Originally Posted by Zip
R2C...I would really appreciate any advice!
Pressures on...Thanks...LOL

I am assuming she is not actively in an affair.

Quote
She acts like I am a friend.... I see this as a roadblock in moving forward.

Q:How do I get out the friend zone?
A:Attraction and Seduction. Know the difference and know when each is appropriate.

Read this first two posts of this thread:
https://www.divorcebusting.com/forums/ubbthreads.php?ubb=showflat&Number=2061092&page=all

Focus on things under your control. Your behavior.


Quote
my IC is saying wait ... feels timing is crucial.
I agree. Personally, during this period of the process, It is critical for you to intently listen and observe and do very little talking.

Quote
she feels she could never live up to the expectations I have for a wife regarding sex.
Change the way you think of sex. From my list above, "Learn to pleasure a woman" was a good resource. "Make it all about her" is one of my mantras. Keeping things rated G, I almost always let my woman "score the touchdown" first. I make a large effort to keep things new and exciting. Pleasantly surprising her.

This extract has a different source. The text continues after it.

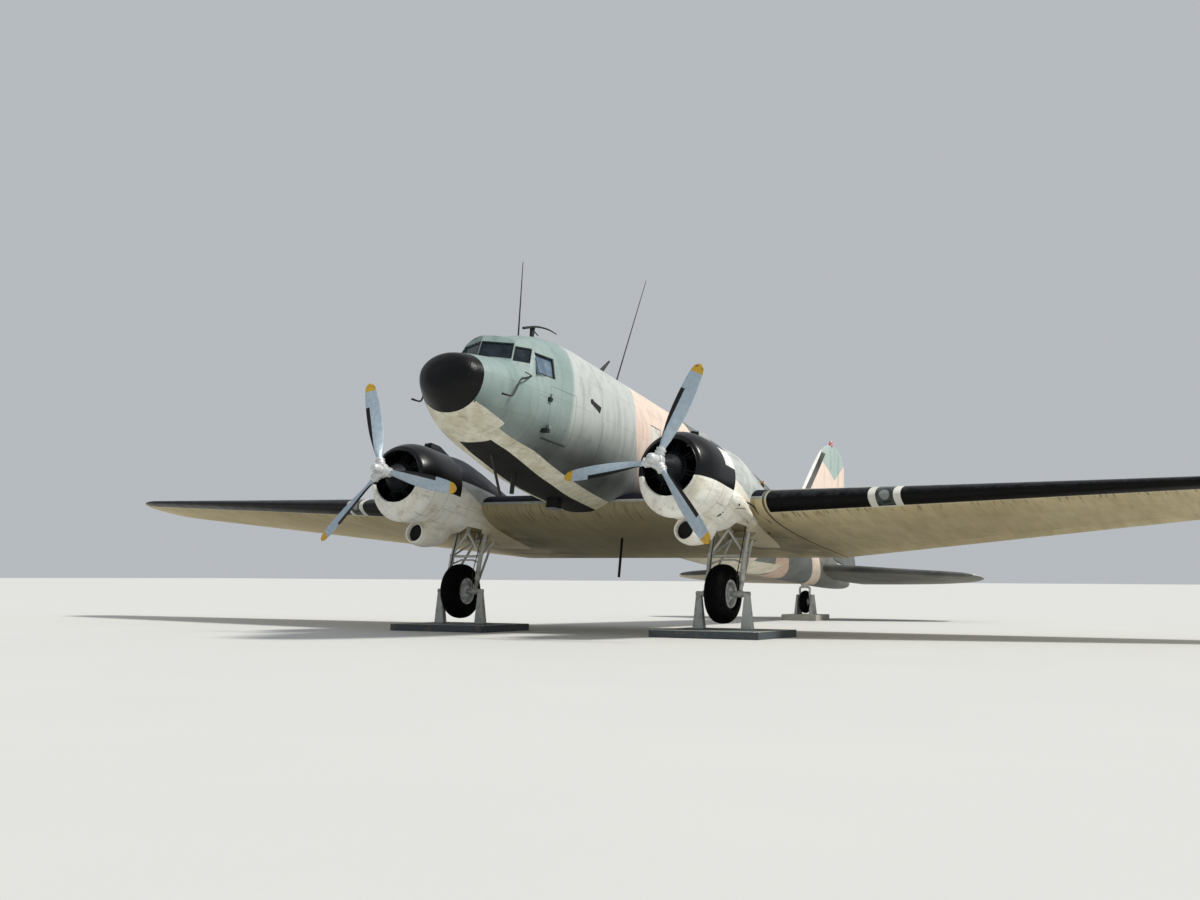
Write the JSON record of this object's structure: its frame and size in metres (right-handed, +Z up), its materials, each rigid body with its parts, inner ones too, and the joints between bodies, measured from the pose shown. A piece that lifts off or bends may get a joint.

In your sitch, next time she is in the mood, you should be "Pleasantly different"...her response should be "Wow, that was Zip?"


Quote
There could be a change...Time is ticking away
Use your time wisely. Focus on your changes and not hers. Do not use her as the measuring stick. The measuring stick is how much you have changed.

How much different can your behavior be by the time of the wedding? Bust out of her "Stereo type" of you. IF you aren't much of a dancer, can you be an amazing dancer for the wedding? If you start practicing now with lessons, I am sure you can.

Quote
I need to GAL, which seems difficult due to the chores around the farm.

There is always a balance. With her trust issues, You can invite her:

"W,I am planning on going to watch live music this Friday. Would you like to join me?"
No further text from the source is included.